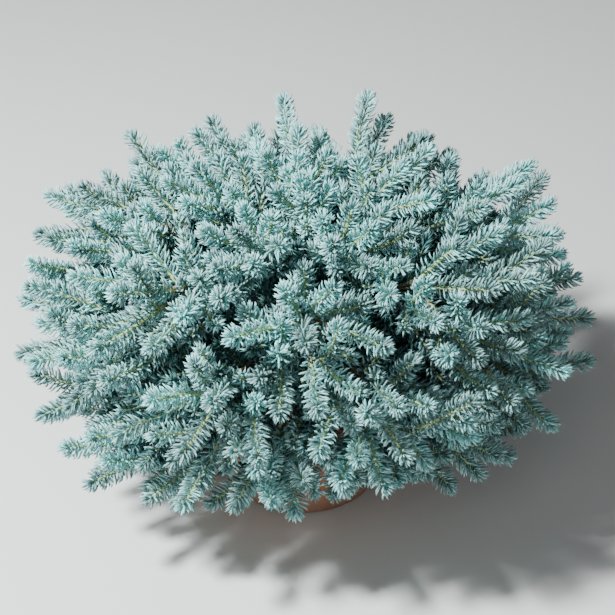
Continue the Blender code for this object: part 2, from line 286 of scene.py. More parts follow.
def shortened(paths, t):
    """The part of cubic curves before t: the lines between their control points are divided at t,
    then the lines between those points, and once more."""
    t = t[..., None]
    a, b, c, d = np.moveaxis(paths, -2, 0)
    ab, bc, cd = a + (b - a) * t, b + (c - b) * t, c + (d - c) * t
    abc, bcd = ab + (bc - ab) * t, bc + (cd - bc) * t
    return np.stack([a, ab, abc, abc + (bcd - abc) * t], axis=-2)


# Masses and their cells


def masses_of_crown():
    """Every mass of foliage: the top one, and then each tier's round the trunk."""
    masses = [Mass("top", 0, 0.0, 90.0, TOP_HALF_ANGLE, TOP_HALF_ANGLE, None)]
    for place, tier in enumerate(TIERS):
        half_width = 180 / tier.count
        for n in range(tier.count):
            cell = (tier.turn + 2 * half_width * n, tier.elevation, half_width, tier.half_height)
            masses.append(Mass(f"{tier.name}_{n + 1}", place, *cell, tier.bough_height))
    return masses


MASSES = masses_of_crown()
HEADINGS = np.array([heading(mass.azimuth, mass.elevation) for mass in MASSES])
TIER_OF_MASS = np.array([mass.tier for mass in MASSES])
ON_BOUGHS = [number for number, mass in enumerate(MASSES) if mass.bough_height is not None]


def aim_in_cell(mass, across, up):
    """Headings at places in a mass's cell, where across and up run from -1 to 1."""
    cell = MASSES[mass]
    if mass not in ON_BOUGHS:
        tilt = TOP_HALF_ANGLE * np.hypot(across, up)
        return heading(np.degrees(np.arctan2(up, across)), 90 - tilt)
    return heading(cell.azimuth + cell.half_width * across, cell.elevation + cell.half_height * up)


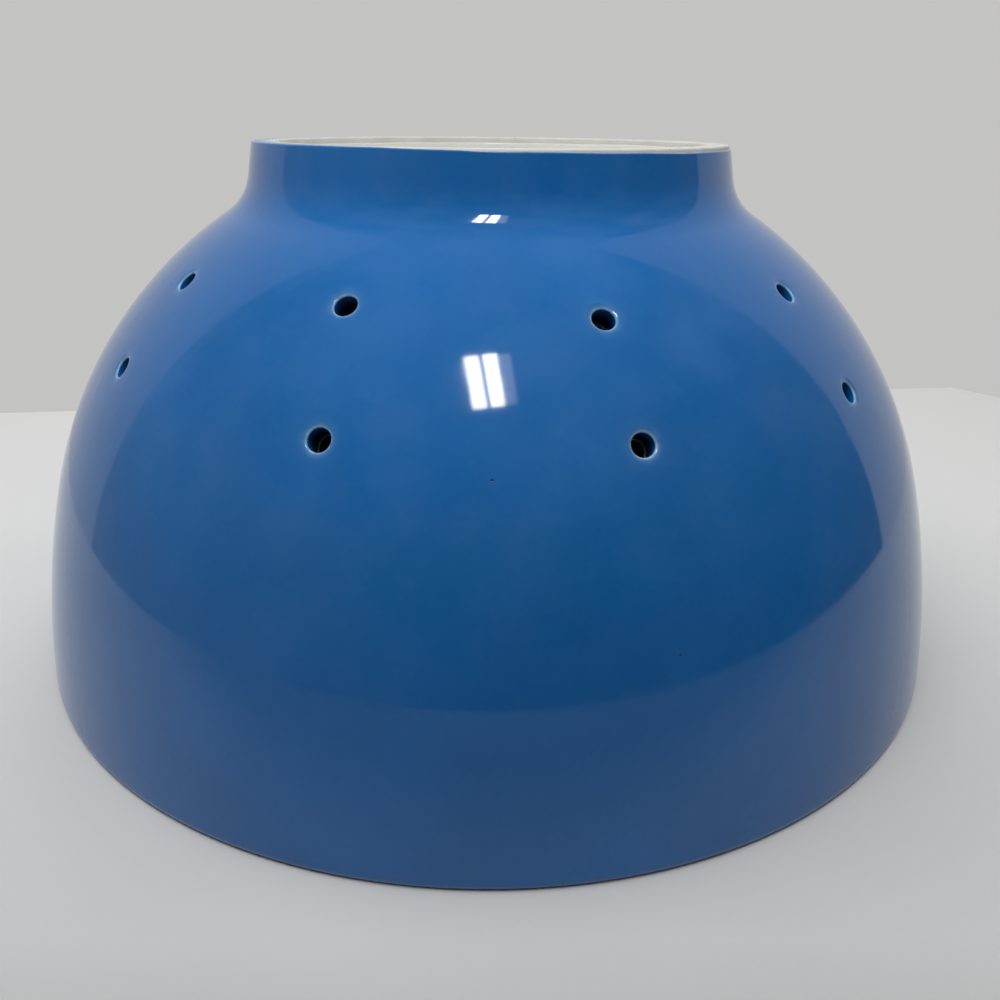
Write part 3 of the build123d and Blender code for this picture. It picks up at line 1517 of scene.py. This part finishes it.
@dataclass(frozen=True)
class Glaze:
    """Glossy fired glaze: its colour where it lies thick, where it pools and where it has run thin, with painted shade
    low down and in the bores of the holes.

    Attributes:
        thick: Colour of most of the coat.
        pooled_and_shade: Colour of the patches where it lies thickest, also used lower down as painted shade.
        thin: Colour where it has run thin over an edge.
        deep: Colour painted in the bores of the holes as their shade.
        speck: Colour of specks and pinholes.
        gloss: Roughness at the glossiest and at the dullest.
        wave: Height of the slow unevenness of the surface.
        ripple: Height of the finer unevenness.
        mottle: Most that the thin colour shows in the fine mottle of the coat.
        pinholes: Share of cells that hold a pinhole.
        low_shade: How far the pooled colour is laid on by height as painted shade, darker towards the rim.
        low_shade_heights: Heights between which that painted shade grows.
        patch_size: Size of the patches where it lies thickest.
        mottle_size: Size of the fine mottle, and of the breaks in the thin places.
        dull_size: Size of the duller patches.
        wave_size: Size of the slow unevenness.
        ripple_size: Size of the finer unevenness.
        grain_size: Size of the finest unevenness.
        grain: Height of the finest unevenness.
        pinhole_cell: Size of the cells that may hold a pinhole.
        pinhole_radius: Radius of the largest pinholes.
        pinhole_depth: Depth of a pinhole.
    """

    name: str
    thick: Colour
    pooled_and_shade: Colour
    thin: Colour
    deep: Colour
    speck: Colour
    gloss: tuple[float, float] = (0.05, 0.10)
    wave: float = 0.040 * MM
    ripple: float = 0.006 * MM
    mottle: float = 0.012
    pinholes: float = 0.07
    low_shade: float = 0.72
    low_shade_heights: tuple[float, float] = (122.0 * MM, 40.0 * MM)
    patch_size: float = 38.0 * MM
    mottle_size: tuple[float, float] = (1.6 * MM, 1.5 * MM)
    dull_size: float = 22.0 * MM
    wave_size: float = 30.0 * MM
    ripple_size: float = 6.5 * MM
    grain_size: float = 1.1 * MM
    grain: float = 0.0005 * MM
    pinhole_cell: float = 7.0 * MM
    pinhole_radius: float = 0.34 * MM
    pinhole_depth: float = 0.05 * MM

    def material(self) -> bpy.types.Material:
        """Mix the glaze.

        Returns:
            The material.
        """
        recipe = Recipe(self.name)
        patches = recipe.span(recipe.noise(self.patch_size, 3.0), 0.35, 0.68, 0.0, 1.0 - self.low_shade)
        height = recipe.add("ShaderNodeSeparateXYZ", {"Vector": recipe.place}).outputs["Z"]
        # Painted shade: the pooled colour grows lower down, darker towards the rim.
        low = recipe.span(height, *self.low_shade_heights, 0.0, self.low_shade)
        colour = recipe.blend(recipe.sum("ADD", patches, low), self.thick, self.pooled_and_shade)
        mottled = recipe.span(recipe.noise(self.mottle_size[0], 3.0), 0.4, 0.8, 0.0, self.mottle)
        colour = recipe.blend(mottled, colour, self.thin)
        run = recipe.add("ShaderNodeAttribute", attribute_name="thin").outputs["Fac"]
        thin = recipe.span(run, 0.0, 1.0)
        broken = recipe.span(recipe.noise(self.mottle_size[1], 3.0), 0.32, 0.62, 0.5, 1.0)
        colour = recipe.blend(recipe.sum("MULTIPLY", thin, broken), colour, self.thin)
        # Painted shade in the bores: negative values of the attribute blend towards the deep colour.
        colour = recipe.blend(recipe.span(run, 0.0, -1.0), colour, self.deep)
        pinhole = recipe.spots(self.pinhole_cell, self.pinhole_radius, self.pinholes)
        colour = recipe.blend(pinhole, colour, self.speck)
        dull = recipe.span(recipe.noise(self.dull_size, 3.0), 0.35, 0.7, *self.gloss)
        normal = recipe.relief((
            (recipe.noise(self.wave_size, 1.0), self.wave),
            (recipe.noise(self.ripple_size, 1.0), self.ripple),
            (recipe.noise(self.grain_size, 1.0), self.grain),
            (pinhole, -self.pinhole_depth),
        ))
        return recipe.surface({"Base Color": colour, "Roughness": dull, "Normal": normal, "IOR": 1.50})


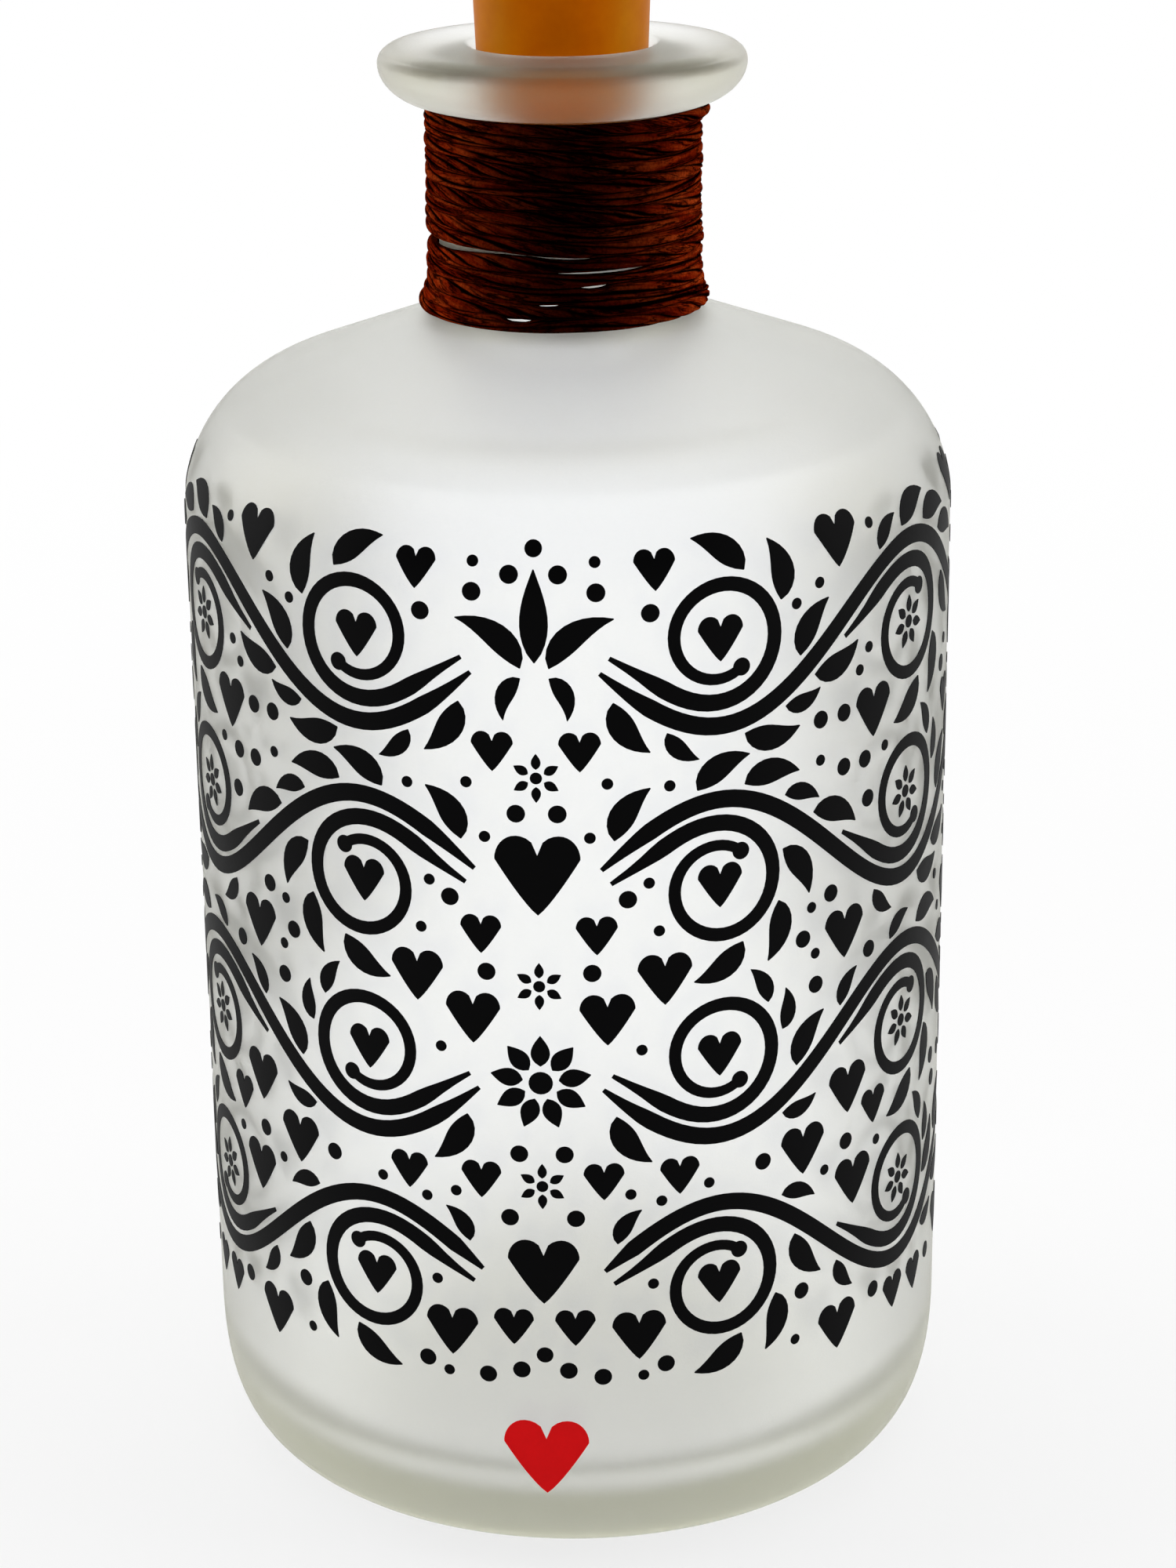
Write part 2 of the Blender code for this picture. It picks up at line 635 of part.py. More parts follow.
def button_cell(cartridge, number):
    """Steel button cell: a broad can above the smaller cap of its negative side."""
    step, edge, top = CELL_CAP_STEP, CELL_EDGE, CELL_THICKNESS
    outline = [(0.0, top), (CELL_RADIUS - edge, top), (CELL_RADIUS, top - edge)]
    outline += [(CELL_RADIUS, step), (CELL_CAP_RADIUS + edge, step), (CELL_CAP_RADIUS, 0.0), (0.0, 0.0)]
    piece = turned(f"button_cell_{number}", outline, SMALL_STEPS)
    return finish(piece, "steel", cartridge, (0, 0, CELL_Z + (number - 1) * CELL_PITCH))


def positive_contact(cartridge):
    """Leaf on top of the cells whose tail rises through the cradle's floor to the switch board."""
    middle = METAL_THICKNESS / 2
    tail = HEAD_TOP_Z - CONTACT_Z - middle
    side_view = [(-CONTACT_REACH, 0.0), (CONTACT_REACH, 0.0), (CONTACT_REACH, tail)]
    piece = bent_strip("positive_contact", side_view, CONTACT_WIDTH)
    return finish(piece, "brass", cartridge, (0, 0, CONTACT_Z + middle))


def conductor_strip(cartridge):
    """Brass strip from the switch board down the back of the cradle to the lamp board's blade."""
    foot = BOARD_Z + BOARD_THICKNESS + FIT + METAL_THICKNESS + FIT
    height = HEAD_TOP_Z - foot
    piece = block("conductor_strip", (STRIP_WIDTH, METAL_THICKNESS, height))
    return finish(piece, "brass", cartridge, (0, STRIP_Y, foot + height / 2))


def battery_cap(cartridge):
    """Cap that slips over the cradle's head, with a slot for the switch in its top."""
    base = HOUSING_RIM_Z + FIT
    top, ceiling = STOPPER_TOP_Z - base, CAP_CEILING_Z - base
    top_edge = STOPPER_TOP_ROUNDING
    top_radius = stopper_radius(STOPPER_TOP_Z - top_edge)
    chamfer = PARTING_CHAMFER
    outline = [(0.0, top)]
    outline += rounded((top_radius - top_edge, top - top_edge), (top_edge, top_edge), 90, 0, 5)
    outline += [(stopper_radius(base), chamfer), (stopper_radius(base) - chamfer, 0.0)]
    outline += [(HEAD_RADIUS + FIT, 0.0), (HEAD_RADIUS + FIT, ceiling), (0.0, ceiling)]
    piece = turned("battery_cap", outline, STOPPER_STEPS)
    slot = (KNOB_LENGTH + SWITCH_TRAVEL + 2 * FIT, KNOB_WIDTH + 2 * FIT, CAP_TOP + CUT_OVERRUN)
    cut(piece, "knob_slot", slot, (0.0, 0.0, ceiling + CAP_TOP / 2))
    return finish(piece, "cork_plastic", cartridge, (0, 0, base))


def pin_places():
    return [(offset * SWITCH_PIN_SPACING, 0.0) for offset in (-1, 0, 1)]


def pin_holes():
    length, width = SWITCH_PIN_SIZE
    return [rectangle_outline(length + 2 * FIT, width + 2 * FIT, place) for place in pin_places()]


def switch_board(cartridge):
    """Small board across the cradle's head that carries the switch."""
    outlines = [circle_outline(HEAD_RADIUS, SMALL_STEPS), *pin_holes()]
    piece = plate("switch_board", outlines, BOARD_THICKNESS)
    return finish(piece, "board", cartridge, (0, 0, SWITCH_BOARD_Z + BOARD_THICKNESS / 2))


def switch_base(cartridge):
    """Insulating base of the switch, inside the open side of its can."""
    clear = 2 * (CAN_WALL + FIT)
    edge = rectangle_outline(SWITCH_LENGTH - clear, SWITCH_WIDTH - clear)
    piece = plate("switch_base", [edge, *pin_holes()], SWITCH_BASE_THICKNESS)
    return finish(piece, "resistor", cartridge, (0, 0, SWITCH_Z + SWITCH_BASE_THICKNESS / 2))


def switch_can(cartridge):
    """Folded steel can of the switch: a box without a bottom, slotted for the knob."""
    height = CAN_TOP_Z - SWITCH_Z
    piece = block("switch_can", (SWITCH_LENGTH, SWITCH_WIDTH, height))
    shell = bmesh.new()
    shell.from_mesh(piece.data)
    bottom = [face for face in shell.faces if face.normal.z < -0.5]
    bmesh.ops.delete(shell, geom=bottom, context="FACES_ONLY")
    shell.to_mesh(piece.data)
    shell.free()
    folded = piece.modifiers.new("Folded", "SOLIDIFY")
    folded.thickness = CAN_WALL
    folded.offset = -1.0
    folded.use_even_offset = True
    slot = (KNOB_LENGTH + SWITCH_TRAVEL + 2 * FIT, KNOB_WIDTH + 2 * FIT, CAN_WALL + CUT_OVERRUN)
    cut(piece, "can_slot", slot, (0.0, 0.0, height / 2))
    return finish(piece, "steel", cartridge, (0, 0, SWITCH_Z + height / 2))


def switch_terminal(cartridge, number):
    """Flat pin of the switch, through its base and the board."""
    top = SWITCH_Z + SWITCH_BASE_THICKNESS + SWITCH_PIN_HEAD
    bottom = SWITCH_BOARD_Z - SWITCH_PIN_TAIL
    piece = block(f"switch_terminal_{number}", (*SWITCH_PIN_SIZE, top - bottom))
    x, y = pin_places()[number - 1]
    return finish(piece, "brass", cartridge, (x, y, (top + bottom) / 2))


def slider_foot_z():
    return CAN_TOP_Z - CAN_WALL - FIT - SLIDER_FOOT_THICKNESS


def switch_slider(slider):
    """Black knob on a broad foot, which slides under the top of the can."""
    knob_top = STOPPER_TOP_Z + KNOB_RISE - slider_foot_z()
    foot, knob, thick = SLIDER_FOOT_LENGTH / 2, KNOB_LENGTH / 2, SLIDER_FOOT_THICKNESS
    outline = [(-foot, 0.0), (foot, 0.0), (foot, thick), (knob, thick), (knob, knob_top - EDGE)]
    outline += [(knob - EDGE, knob_top), (EDGE - knob, knob_top), (-knob, knob_top - EDGE)]
    outline += [(-knob, thick), (-foot, thick)]
    piece = plate("switch_slider", [outline], KNOB_WIDTH)
    piece.rotation_euler.x = math.pi / 2
    return finish(piece, "black_plastic", slider, (-SWITCH_TRAVEL / 2, 0, slider_foot_z()))


def switch_contact(slider):
    """Springy bridge under the slider that joins two of the pins."""
    reach = BRIDGE_LENGTH / 2
    side_view = [(-reach, 0.0), (-reach / 2, BRIDGE_RISE), (reach / 2, BRIDGE_RISE), (reach, 0.0)]
    piece = bent_strip("switch_contact", side_view, BRIDGE_WIDTH)
    height = slider_foot_z() - FIT - METAL_THICKNESS / 2 - BRIDGE_RISE
    return finish(piece, "brass", slider, (-SWITCH_TRAVEL / 2, 0, height))


def build():
    glass_bottle()
    neck_winding()
    stopper = pivot("stopper_axis", FOOT_Z)
    for make in (stopper_housing, light_window, lamp_led, circuit_board, led_resistor):
        make(stopper)
    for make in (negative_spring, board_terminal):
        make(stopper)
    cartridge = pivot("cartridge_axis", CRADLE_FOOT_Z)
    for make in (cell_cradle, positive_contact, conductor_strip, battery_cap):
        make(cartridge)
    for number in range(1, CELL_COUNT + 1):
        button_cell(cartridge, number)
    for make in (switch_board, switch_base, switch_can):
        make(cartridge)
    for number in range(1, len(pin_places()) + 1):
        switch_terminal(cartridge, number)
    slider = pivot("slider_axis", CAN_TOP_Z)
    switch_slider(slider)
    switch_contact(slider)


clear_scene()
parts = make_collection("decorative_bottle")
cutters = make_collection("cutters")
materials = make_materials()
build()
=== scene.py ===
# %% [markdown]
# # A satin glass bottle with a cork-shaped lamp
# The bottle is blown glass, frosted on the outside only. Its neck is wound with brown twisted paper, its
# front carries cut film in black and one red heart, and its mouth is closed by a small battery lamp in the
# shape of a cork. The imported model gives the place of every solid. This script gives each surface its
# finish, and models again, with smooth outlines, the turned pieces that the frame holds as facets.

# %% The frame
import math
import random

import bpy
import numpy as np
from mathutils import Matrix, Vector


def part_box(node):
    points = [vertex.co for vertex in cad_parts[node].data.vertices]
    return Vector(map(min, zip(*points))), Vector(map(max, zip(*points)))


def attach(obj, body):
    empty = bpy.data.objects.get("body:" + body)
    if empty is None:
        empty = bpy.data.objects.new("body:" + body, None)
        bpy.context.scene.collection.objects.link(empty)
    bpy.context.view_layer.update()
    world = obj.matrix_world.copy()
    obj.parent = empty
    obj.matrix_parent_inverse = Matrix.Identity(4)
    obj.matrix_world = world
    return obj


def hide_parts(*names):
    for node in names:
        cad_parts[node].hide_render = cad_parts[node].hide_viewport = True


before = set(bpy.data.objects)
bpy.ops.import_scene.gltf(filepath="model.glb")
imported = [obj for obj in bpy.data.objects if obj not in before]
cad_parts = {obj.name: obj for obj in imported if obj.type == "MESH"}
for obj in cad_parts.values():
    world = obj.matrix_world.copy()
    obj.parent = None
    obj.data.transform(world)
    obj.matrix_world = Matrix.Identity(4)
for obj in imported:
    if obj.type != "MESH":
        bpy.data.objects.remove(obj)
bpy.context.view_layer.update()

# %% [markdown]
# All lengths are in metres. The sizes that the frame can tell, such as the height of the bottle or the
# reach of the cap, are read from the boxes of its nodes. The rest are the bottle's own sizes, named once
# here.

# %% Sizes of the bottle
MM = 0.001
BODY_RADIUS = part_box("glass_bottle")[1].x
BOTTLE_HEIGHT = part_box("glass_bottle")[1].z
WALL = 3.1 * MM
BASE_THICKNESS = 4.5 * MM
PUNT_RISE = 2.2 * MM
FOOT_RING_WIDTH = 5.0 * MM
HEEL_INSET = 11.1 * MM
HEEL_HEIGHT = 16.1 * MM
HEEL_FULLNESS_SHARE = 0.72
INNER_HEEL_RADIUS = 9.0 * MM
SHOULDER_RADIUS = 15.7 * MM
SHOULDER_SLOPE = math.radians(20.1)
NECK_RADIUS = 13.4 * MM
NECK_FILLET = 5.4 * MM
NECK_FOOT_Z = BOTTLE_HEIGHT - 24.0 * MM
NECK_INNER_ROUNDING = 2.0 * MM
LIP_RADIUS = 19.5 * MM
LIP_EDGE_REACH = 2.4 * MM
LIP_EDGE_DROP = 1.85 * MM
LIP_UNDERSIDE_DROP = 4.35 * MM
MOUTH_ROUNDING = 1.0 * MM
SEAM_STEP = 0.09 * MM
SEAM_DEGREES = 36
FIT = 0.3 * MM
STOPPER_RADIUS = 9.1 * MM
STOPPER_SLOPE = math.tan(math.radians(2.2))
MERGE_DISTANCE = 0.001 * MM
SMOOTH_ANGLE = math.radians(32)

# %% [markdown]
# An operator works on everything that is selected, and a freshly imported frame is selected all over. So
# each step starts from a clean selection with one active object, which is what `pick` gives.

# %% Helpers for selecting
def deselect_all():
    """Leaves edit mode and clears the selection."""
    if bpy.context.object and bpy.context.object.mode != "OBJECT":
        bpy.ops.object.mode_set(mode="OBJECT")
    bpy.ops.object.select_all(action="DESELECT")


def pick(piece):
    """Makes one object the only selected and active one."""
    deselect_all()
    piece.select_set(True)
    bpy.context.view_layer.objects.active = piece
    return piece


def whole_mesh(piece):
    """Opens the piece in edit mode with all of its vertices selected."""
    pick(piece)
    bpy.ops.object.mode_set(mode="EDIT")
    bpy.ops.mesh.select_mode(type="VERT")
    bpy.ops.mesh.select_all(action="SELECT")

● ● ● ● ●

With the first line being the one containing "bpy.data.objects.remove(obj)" and the last line the one containing "SMOOTH_ANGLE = math.radians(32)", transcribe exactly the lines above that fall in that range.

--- REPLY TO THE TASK ---
        bpy.data.objects.remove(obj)
bpy.context.view_layer.update()

# %% [markdown]
# All lengths are in metres. The sizes that the frame can tell, such as the height of the bottle or the
# reach of the cap, are read from the boxes of its nodes. The rest are the bottle's own sizes, named once
# here.

# %% Sizes of the bottle
MM = 0.001
BODY_RADIUS = part_box("glass_bottle")[1].x
BOTTLE_HEIGHT = part_box("glass_bottle")[1].z
WALL = 3.1 * MM
BASE_THICKNESS = 4.5 * MM
PUNT_RISE = 2.2 * MM
FOOT_RING_WIDTH = 5.0 * MM
HEEL_INSET = 11.1 * MM
HEEL_HEIGHT = 16.1 * MM
HEEL_FULLNESS_SHARE = 0.72
INNER_HEEL_RADIUS = 9.0 * MM
SHOULDER_RADIUS = 15.7 * MM
SHOULDER_SLOPE = math.radians(20.1)
NECK_RADIUS = 13.4 * MM
NECK_FILLET = 5.4 * MM
NECK_FOOT_Z = BOTTLE_HEIGHT - 24.0 * MM
NECK_INNER_ROUNDING = 2.0 * MM
LIP_RADIUS = 19.5 * MM
LIP_EDGE_REACH = 2.4 * MM
LIP_EDGE_DROP = 1.85 * MM
LIP_UNDERSIDE_DROP = 4.35 * MM
MOUTH_ROUNDING = 1.0 * MM
SEAM_STEP = 0.09 * MM
SEAM_DEGREES = 36
FIT = 0.3 * MM
STOPPER_RADIUS = 9.1 * MM
STOPPER_SLOPE = math.tan(math.radians(2.2))
MERGE_DISTANCE = 0.001 * MM
SMOOTH_ANGLE = math.radians(32)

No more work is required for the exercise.